Talk title: Illuminating Generative AI: Mapping Knowledge in Large Language Models
Abstract: Millions of everyday users are interacting with technologies built with generative AI. While these AI-based systems are being increasingly integrated into modern life, they can also magnify risks, inequities, and dissatisfaction when providers deploy unreliable systems. A primary obstacle to having more reliable systems is the opacity of the underlying large language models— we lack a systematic understanding of how models work, where critical vulnerabilities may arise, why they are happening, and how models must be redesigned to address them. In this talk, I will first describe my work in investigating large language models to illuminate when models acquire knowledge and capabilities. Then, I will briefly touch upon our efforts to build tools that enable greater data transparency for large language models. I will then describe our work on understanding why large language models produce incorrect knowledge, or hallucinate, and implications for building the next generation of responsible AI systems.
Bio: Abhilasha Ravichander is tenure-track faculty at the Max Planck Institute for Software Systems. Prior to joining MPI, Abhilasha was a postdoctoral scholar at the University of Washington and the Allen Institute for Artificial Intelligence. She received her PhD from Carnegie Mellon University in 2022. Her research focuses on improving the factuality, robustness, and transparency of large-scale language models. Abhilasha’s work has been presented at several top NLP conferences, receiving Outstanding Paper Award at ACL 2025, Best Resource Paper Award at ACL 2024, Best Theme Paper Award at ACL 2024, and Area Chair Favorite Paper award at COLING 2018. She has been recognized as a "Rising Star in Generative AI" (2024), "Rising Star in EECS" (2022), and "Rising Star in Data Science" (2021).
Talk title: How expert is your "expert AI" in the real world?
Abstract: Large-scale data annotation, training, and alignment bring the promise of "Expert AI". Depending on who you ask, this ranges from models capable of assisting domain experts in their work to superhuman AGI, which may replace you in the near future. Evidence of this "expertise" often comes from benchmarks, leaderboards, and sometimes even ad-hoc cases. In this talk, we take a closer (and perhaps, critical) look at this evaluation paradigm: how "expert" are these models when we apply them to really challenging real-world scenarios? We will cover three hard cases: irrelevant information, subjective preferences, and enterprise QA. Our "expert AI" might gracefully collapse, teaching us a lesson on what we need to do before we deploy these systems in sensitive domains.

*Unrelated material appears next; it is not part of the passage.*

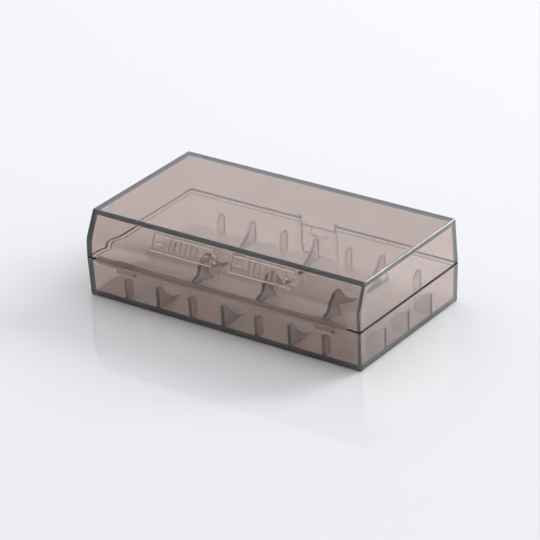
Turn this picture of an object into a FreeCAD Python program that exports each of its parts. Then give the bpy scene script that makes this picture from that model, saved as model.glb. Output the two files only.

Bio: Simone Balloccu is a computer scientist with 9 years of research experience in NLP & AI. He worked within several EU-funded projects, including Horizon 2020, and ERC, focusing on AI for mental health and behaviour change, human evaluation, and more generally on AI applied to expert domains. He leads the “NLP for expert domains” lab at TU Darmstadt, researching Expert-AI interaction and cooperation. His current research involves efficient RAG systems over corporate knowledge, Multimodal NLP applied to mental health, and modelling expert preferences in LLMs.